Porém, elas só transformariam os infectados potenciais se fossem permanentes.
Isso, obviamente, é impossível. Um lockdown de uma ou duas semanas é sustentável, mas além disso começa a provocar danos sociais também não-lineares: os conflitos vão aumentando, a saúde física e mental se deteriorando, etc.
Por isso, me parece que vai ser importante pensar em medidas mais leves de longo prazo -- como incentivar hábitos sanitários (lavar as mãos, usar máscaras) e mudanças sociais (evitar transporte público, adaptações no comércio) para diminuir o universo de infectados possíveis.
Essas medidas de longo prazo, por exemplo, poderiam reduzir o teto de uma comunidade de 30% para 15%, enquanto medidas de curto prazo (como o lockdown) serviriam apenas para atrasar o pico (ou seja, o mesmo teto seria atingido em quatro meses em vez de dois).
Obviamente, há uma lógica para cada uma dessas medidas, dependendo da situação local, o que requer uma análise de custo/benefício.

No fim das contas, toda sociedade precisará se adaptar dinamicamente, alternando estratégias para minimizar o dano até a chegada da vacina.
E esse é o grande problema do debate brasileiro. Tudo no país é 8 ou 80. Além disso, é uma sociedade com uma imensa dificuldade de execução.

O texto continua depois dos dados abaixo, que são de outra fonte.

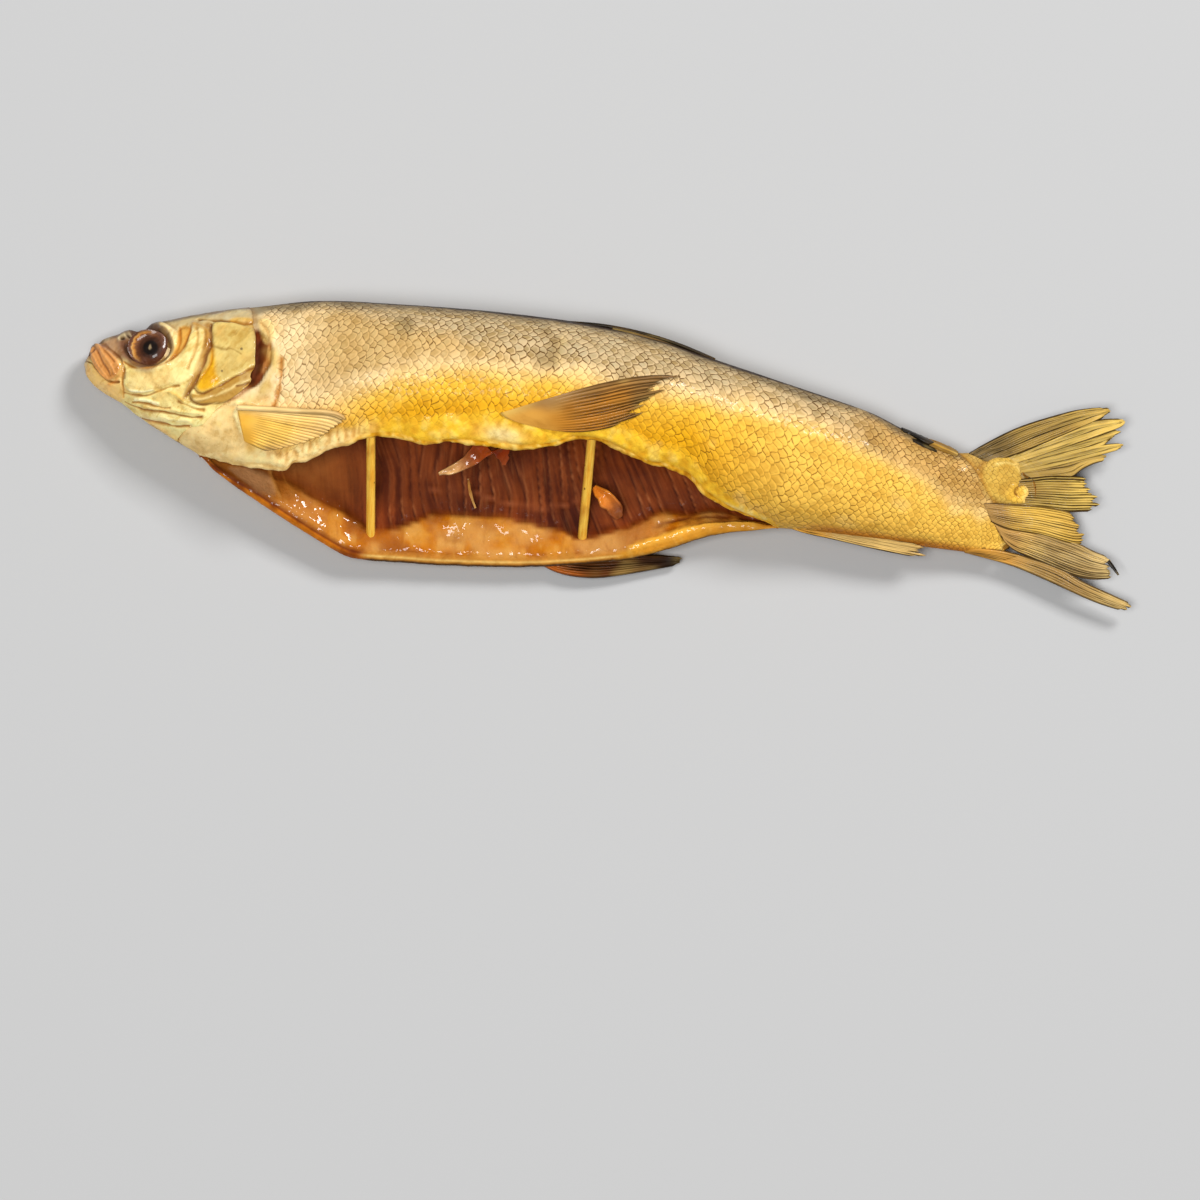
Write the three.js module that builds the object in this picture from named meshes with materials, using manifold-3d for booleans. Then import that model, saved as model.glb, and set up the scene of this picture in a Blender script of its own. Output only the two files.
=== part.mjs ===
// A whole smoked whitefish, gutted, lying on its right flank, with its slit belly held open by two wooden sticks.
// Millimetres. +X runs from the nose to the tail, +Y from the belly to the back, +Z up from the ground.
// The origin is on the ground, under the middle of the fish's outline.
import * as THREE from "three";
import { mergeVertices } from "three/addons/utils/BufferGeometryUtils.js";
import Module from "manifold-3d";

const wasm = await Module();
wasm.setup();

// Driving dimensions.
const NOSE_X = -172;
const TAIL_ROOT_X = 129;
const TAIL_TIP_X = 172;
const SLIT_FRONT_X = -131;
const SLIT_REAR_X = 56;
const STICK_RADIUS = 1.5;
const STICK_CLEARANCE = 0.3;
const UPPER_RIM = 3.2;
const LOWER_RIM = 2.2;
const BLADE = 1.6;

// Shape of the body along its length: [x, value] pairs that smooth curves run through.
const BACK_Y = profile([
  [-172, 7.5], [-170, 11], [-167.5, 14], [-161.5, 17.2], [-153, 21.2], [-137, 27.4], [-118, 32.5], [-100, 36.9],
  [-74, 39.6], [-42, 41.7], [-10, 42], [10, 40.3], [28, 36.7], [56, 31.6], [80, 27], [92, 23], [104, 20], [113, 19.4],
  [121, 18], [129, 14],
]);
const BELLY_Y = profile([
  [-172, 4.5], [-167, -0.5], [-158.5, -4.5], [-148, -10.2], [-137, -15], [-131, -17.6], [-125, -22], [-113, -28.2],
  [-98, -35.2], [-87, -40], [-80, -42.5], [-74.5, -43.1], [-66, -42.4], [-50, -41.2], [-32, -39], [-18, -36.9],
  [7, -31.2], [20.6, -26], [32, -20.4], [39.3, -17.8], [47, -15.9], [56, -13.7], [79, -13], [105, -12.8],
  [120, -11], [129, -5],
]);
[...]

Desde o início da crise, cada grupo optou por ver nela uma oportunidade de posicionamento -- seja derrubar o governo, seja...
... ganhar público como "divulgador", seja simplesmente o desejo de lacrar na internet.

Infelizmente, não sabemos usar a inteligência para compreender os diversos pontos de vista e planejar ações concretas.

No fundo, isso causa ainda mais dano que o próprio vírus.